The Idaho-based photographer’s signature style is taking photos of pets in costumes. Her images of googly-eyed pups in goggles aren’t just Instagram-worthy, but are also the best-sellers in her portfolio. With a combination of skill and intuition, she captures the unique personality of each animal so effortlessly that it’s easy to forget how difficult it actually is to do.
We asked Anette a few questions about how she started her pet photography business and how her passion for animals has been her fuel for success.
How did you get into photography?
For the most part, when I was in college and took many photography courses starting around 2001 with film cameras.I Stumbled across stock photography on the internet back in 2006.
And how about pet photography?
I had two super cute chihuahuas, and my roommate had two dogs also, so I began taking their photos for fun and it progressed from there.
How do you prepare pets for a photo shoot?
In my experience, you really can’t. If the pet wants to cooperate that’s great, if not then you don’t force them to.
What does it take to dress up pets?
A willing participant. Hercules and Chuie were more than happy to oblige me, but not all pets will sit still with a hat on or want to wear an outfit. The photo is always going to be better if you have a pet that is not scared or nervous during the whole process.
How do you pose pets?
Usually, I just let them walk around on my studio table. If they know “sit” and “stay” that’s helpful, but not always needed. Treats are very helpful to get them to look where you want or to hold still for a minute.
Pets can be moody. What do you do to calm them down?

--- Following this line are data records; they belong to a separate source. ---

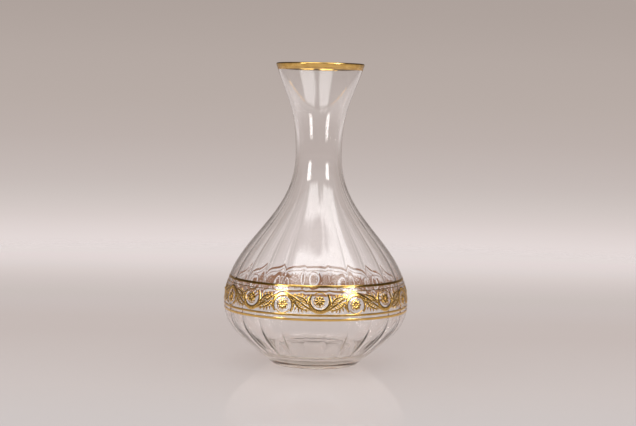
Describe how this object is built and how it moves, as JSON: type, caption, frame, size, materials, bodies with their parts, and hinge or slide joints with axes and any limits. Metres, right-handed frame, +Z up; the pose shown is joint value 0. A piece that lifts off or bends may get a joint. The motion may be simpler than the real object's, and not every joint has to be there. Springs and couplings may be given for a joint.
{
  "type": "carafe",
  "caption": "Blown glass carafe with a flared mouth, ribs pressed inside the wall, and a gilded lip, lines and scroll frieze.",
  "frame": {"origin": "centre of the foot ring, on the surface that the carafe stands on", "axes": "+Z up along the axis of the body; -Y towards the picture's camera; the body is turned, so X and Y are alike but for the frieze's start"},
  "size_m": [0.1668, 0.1668, 0.2704],
  "materials": {
    "clear_glass": "clear, fire-polished",
    "fired_gold": "fired and burnished gold"
  },
  "bodies": {
    "root": {"glass_body": "clear_glass", "lip_gilding": "fired_gold", "upper_gilt_line": "fired_gold", "lower_gilt_line": "fired_gold", "frieze_top_border": "fired_gold", "frieze_bottom_border": "fired_gold", "scroll_01": "fired_gold", "scroll_02": "fired_gold", "scroll_03": "fired_gold", "scroll_04": "fired_gold", "scroll_05": "fired_gold", "scroll_06": "fired_gold", "scroll_07": "fired_gold", "scroll_08": "fired_gold", "scroll_09": "fired_gold", "scroll_10": "fired_gold", "scroll_11": "fired_gold", "scroll_12": "fired_gold", "scroll_13": "fired_gold", "scroll_14": "fired_gold", "scroll_15": "fired_gold", "scroll_16": "fired_gold", "rosette_01": "fired_gold", "rosette_02": "fired_gold", "rosette_03": "fired_gold", "rosette_04": "fired_gold", "rosette_05": "fired_gold", "rosette_06": "fired_gold", "rosette_07": "fired_gold", "rosette_08": "fired_gold", "rosette_09": "fired_gold", "rosette_10": "fired_gold", "rosette_11": "fired_gold", "rosette_12": "fired_gold", "rosette_13": "fired_gold", "rosette_14": "fired_gold", "rosette_15": "fired_gold", "rosette_16": "fired_gold", "leaf_spray_01": "fired_gold", "leaf_spray_02": "fired_gold", "leaf_spray_03": "fired_gold", "leaf_spray_04": "fired_gold", "leaf_spray_05": "fired_gold", "leaf_spray_06": "fired_gold", "leaf_spray_07": "fired_gold", "leaf_spray_08": "fired_gold", "leaf_spray_09": "fired_gold", "leaf_spray_10": "fired_gold", "leaf_spray_11": "fired_gold", "leaf_spray_12": "fired_gold", "leaf_spray_13": "fired_gold", "leaf_spray_14": "fired_gold", "leaf_spray_15": "fired_gold", "leaf_spray_16": "fired_gold"}
  },
  "joints": []
}
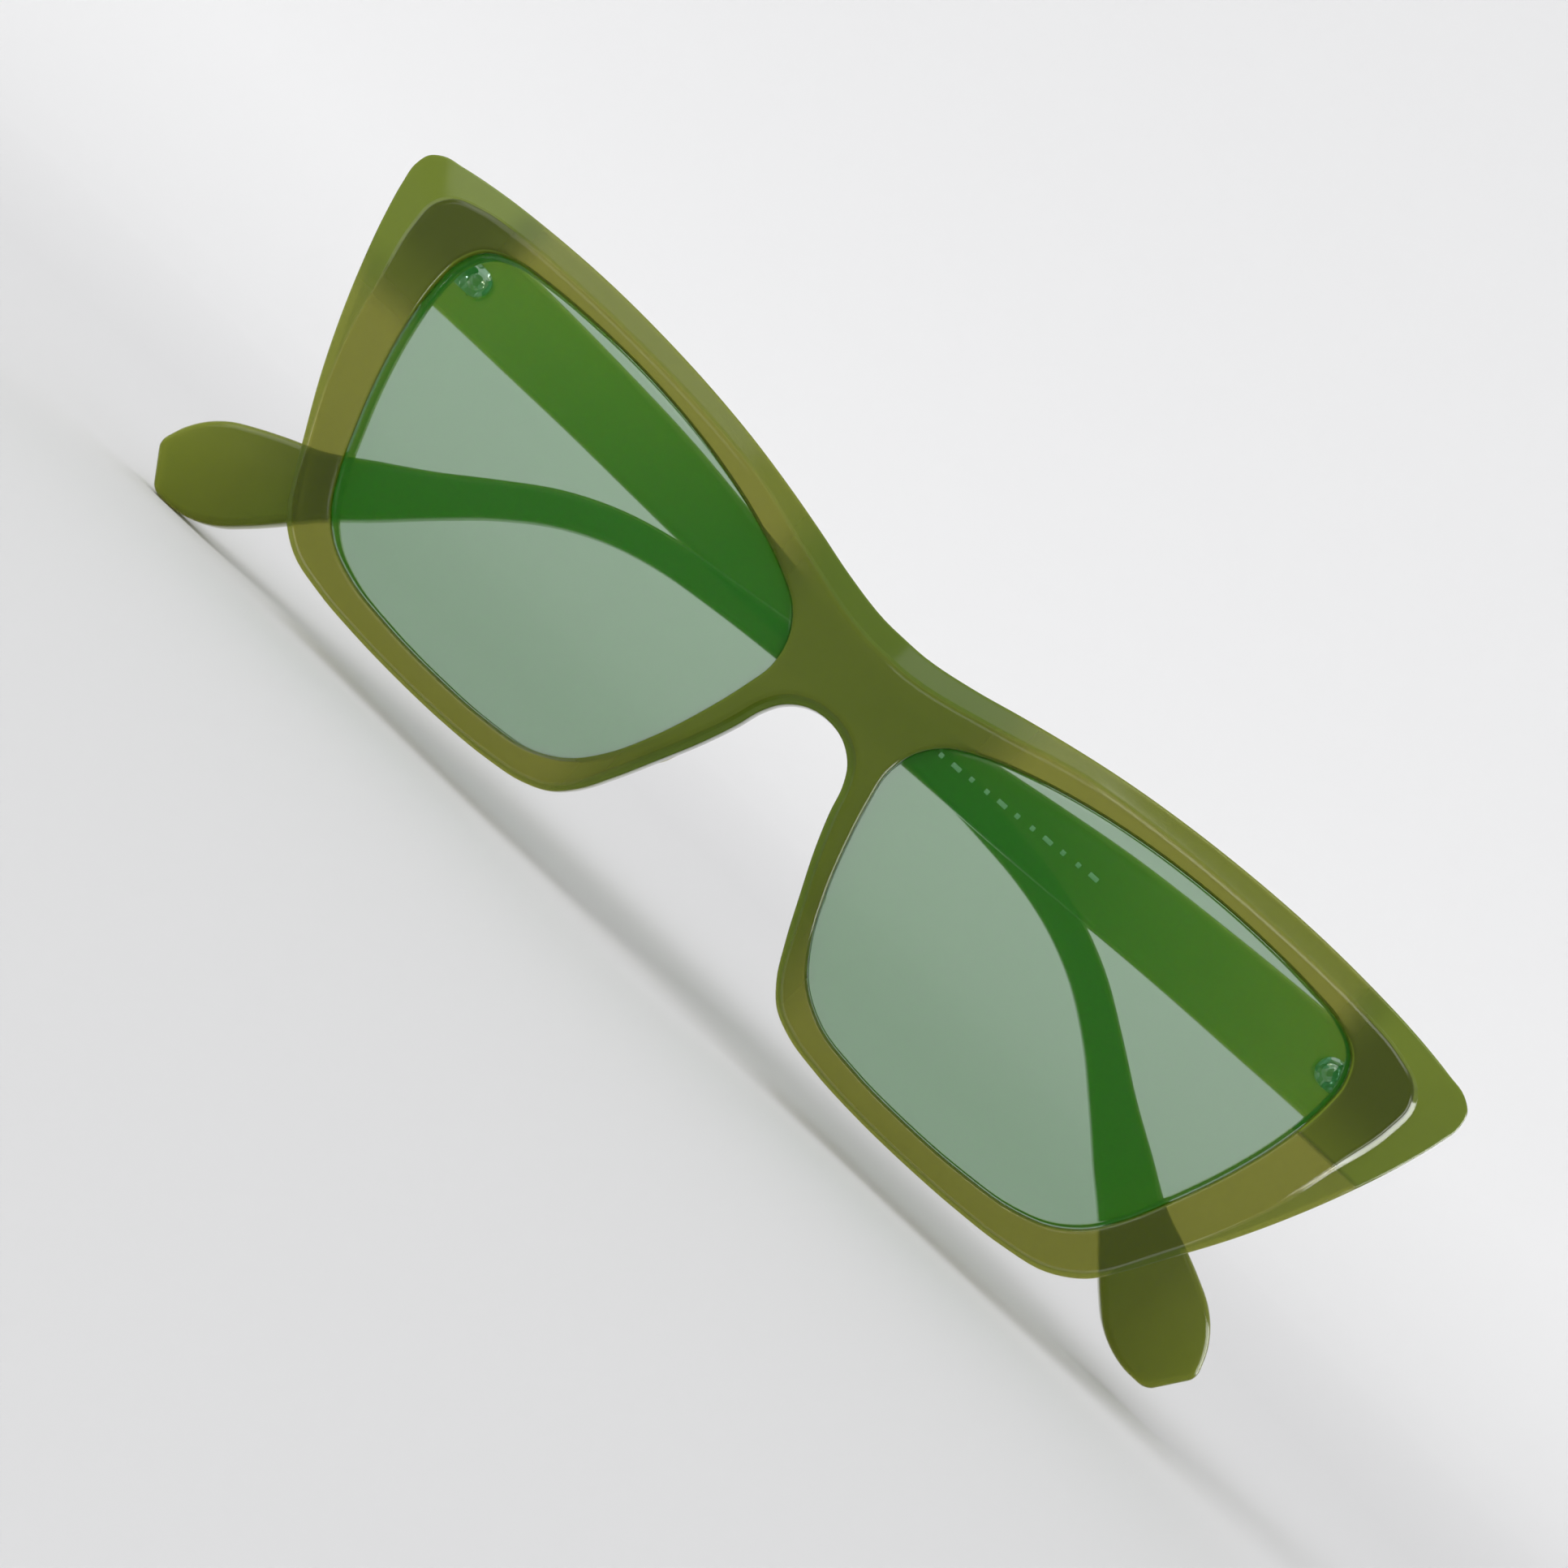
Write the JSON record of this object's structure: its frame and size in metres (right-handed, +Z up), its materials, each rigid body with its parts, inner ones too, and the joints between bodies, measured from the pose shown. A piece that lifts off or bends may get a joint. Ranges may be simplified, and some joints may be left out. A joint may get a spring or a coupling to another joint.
{
  "type": "cat eye sunglasses",
  "caption": "Cat eye sunglasses in translucent olive acetate with grey-green tinted lenses and folding temples on barrel hinges, folded.",
  "frame": {"origin": "bottom centre of the folded glasses' bounding box", "axes": "+Z up, the front looks towards -Y, the wearer's left is +X"},
  "size_m": [0.1401, 0.022, 0.046],
  "materials": {
    "front_acetate": "polished translucent",
    "temple_acetate": "polished translucent",
    "pad_acetate": "polished translucent",
    "lens_tint": "tinted see-through",
    "hinge_metal": "satin"
  },
  "bodies": {
    "front": {"front_frame": "front_acetate", "lens_left": "lens_tint", "lens_right": "lens_tint", "nose_pad_left": "pad_acetate", "nose_pad_right": "pad_acetate", "front_hinge_plate_left": "hinge_metal", "front_hinge_plate_right": "hinge_metal", "front_rivet_left_upper": "hinge_metal", "front_rivet_left_lower": "hinge_metal", "front_rivet_right_upper": "hinge_metal", "front_rivet_right_lower": "hinge_metal", "hinge_screw_left": "hinge_metal", "hinge_screw_right": "hinge_metal"},
    "temple_left": {"temple_left": "temple_acetate", "temple_hinge_leaf_left": "hinge_metal", "temple_rivet_left": "hinge_metal"},
    "temple_right": {"temple_right": "temple_acetate", "temple_hinge_leaf_right": "hinge_metal", "temple_rivet_right": "hinge_metal"}
  },
  "joints": [
    {"name": "left_temple_hinge", "type": "hinge", "parent": "front", "child": "temple_left", "pos_m": [0.0616, 0.00029, 0.0378], "axis": [0, 0, -1], "range_deg": [0, 91.7]},
    {"name": "right_temple_hinge", "type": "hinge", "parent": "front", "child": "temple_right", "pos_m": [-0.0616, 0.00029, 0.0378], "axis": [0, 0, 1], "range_deg": [0, 87.6]}
  ]
}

I prefer the pets I photograph to be calm in the first place. There is no joy in trying to photograph a pet who is obviously not comfortable. Even for candid shots at events, if a dog doesn’t like the beep of my camera, I won’t try to take another photo of it.
What’s the most challenging aspect of pet photography?
Finding models as good as Hercules and Chuie. I got really lucky with those two, especially Hercules, he was a ham in front of the camera.
Any memorable experiences while shooting pets?
My dogs Hercules and Chuie would both vie to get into my studio for a photo shoot, so I had to shut the door to keep out the dog who was not supposed to be in the shoot. They knew that my studio was the “treat” room!
In your opinion, what does it take to be a pet photographer?
Patience is probably the number one thing you need. They don’t know what you want, so the actual communication barrier has to be replaced with patience.
Any trade secret you’d like to share to aspiring pet stock photographers out there?
No secrets but a tip: make it fun!
Anette’s work shows that starting a pet photography business is about more than just great photo skills, but also about establishing a genuine connection with the animals. It’s evident in her images that she is an animal lover who just happens to be behind the camera. And boy, you can see in the eyes of all the furry friends she photographs that they’re happy to be around her.